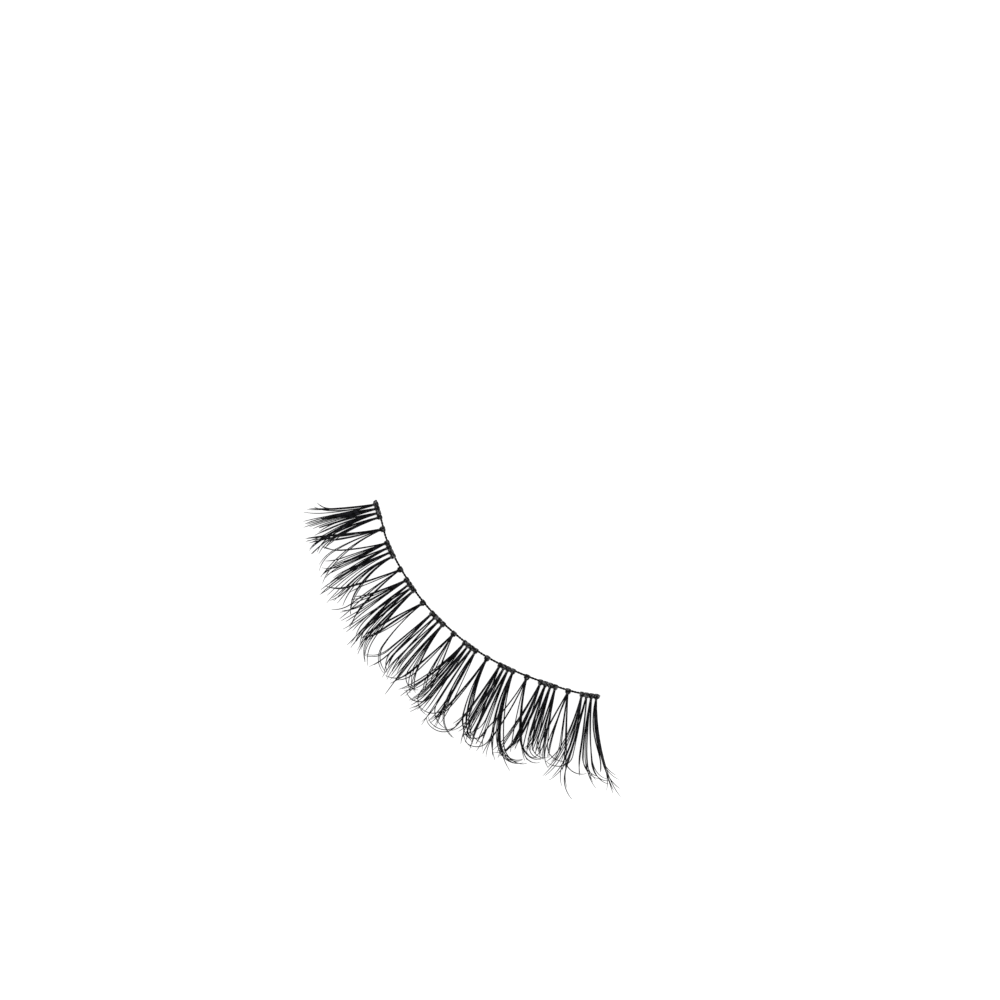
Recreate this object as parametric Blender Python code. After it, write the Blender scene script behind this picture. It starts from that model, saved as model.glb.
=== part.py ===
"""A false eyelash strip: fine hair tufts, each knotted by itself onto one thin core thread.

Metres, +Z up. +X runs along the band from the inner to the outer corner of the eye, and the hair
points to -Y. The strip lies by itself on a surface at Z = 0, on its knots and on the bellies of the
hair, with the tips curled up.
"""

import bisect
import math

import bmesh
import bpy
from mathutils import Matrix, Vector

MM = 0.001

# Thread and knots
THREAD_RADIUS = 0.10 * MM
BEAD_RADIUS = 0.17 * MM
BEAD_LENGTH = 0.16 * MM
THREAD_STEP = 0.45 * MM
THREAD_BEVEL_RESOLUTION = 2
KNOT_RADIUS = 0.19 * MM
KNOT_SIDES = 8
KNOT_GAP = 0.03 * MM
BORE_CLEARANCE = 0.02 * MM
SINGLE_KNOT_WIDTH = 0.60 * MM
SHOULDER_LENGTH = 0.11 * MM
SHOULDER_SHARE = 0.92
NECK_LENGTH = 0.30 * MM
NECK_WIDTH = 0.25 * MM
NECK_HEIGHT = 0.15 * MM

# Hair locks
LOCK_THICKNESS = 0.115 * MM
LOCK_TIP_THICKNESS = 0.035 * MM
TAPER_POWER = 1.6
HOOK_START = 0.68
HOOK_POWER = 1.5
BELLY_SHARE = 0.28
CURL_RISE = 0.43
CURL_VARIATION = 0.16
GOLDEN_SHARE = 0.618034
LOCK_STATIONS = (0.1, 0.25, 0.42, 0.6, 0.76, 0.89, 1.0)
PATH_STEPS = 60
THICK_LOCK_HAIRS = 5

# The band seen from above, in mm: how far along the chord each station is, and how far it bows.
BAND = (
    (0.0, 0.0),
    (1.7, 1.1),
    (3.5, 2.3),
    (7.0, 3.75),
    (11.0, 4.75),
    (15.2, 5.02),
    (19.0, 4.72),
    (22.8, 3.76),
    (27.1, 2.1),
    (28.9, 1.25),
    (30.86, 0.0),
)
TANGENT_REACH = 0.6 * MM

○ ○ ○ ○

_Written problem_. Please write out the material word for word from its first line through the line holding "thin core thread.", including both, and no line past it.

_Solution_.
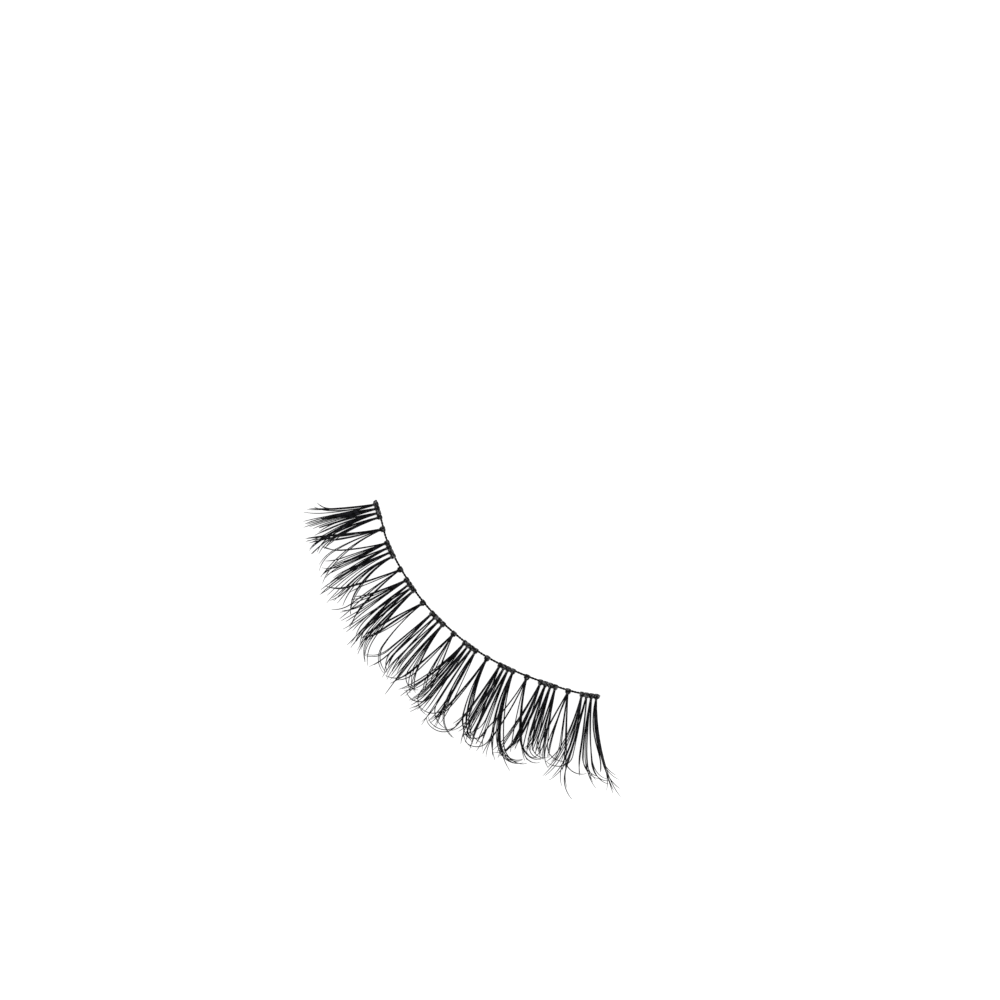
Recreate this object as parametric Blender Python code. After it, write the Blender scene script behind this picture. It starts from that model, saved as model.glb.
=== part.py ===
"""A false eyelash strip: fine hair tufts, each knotted by itself onto one thin core thread.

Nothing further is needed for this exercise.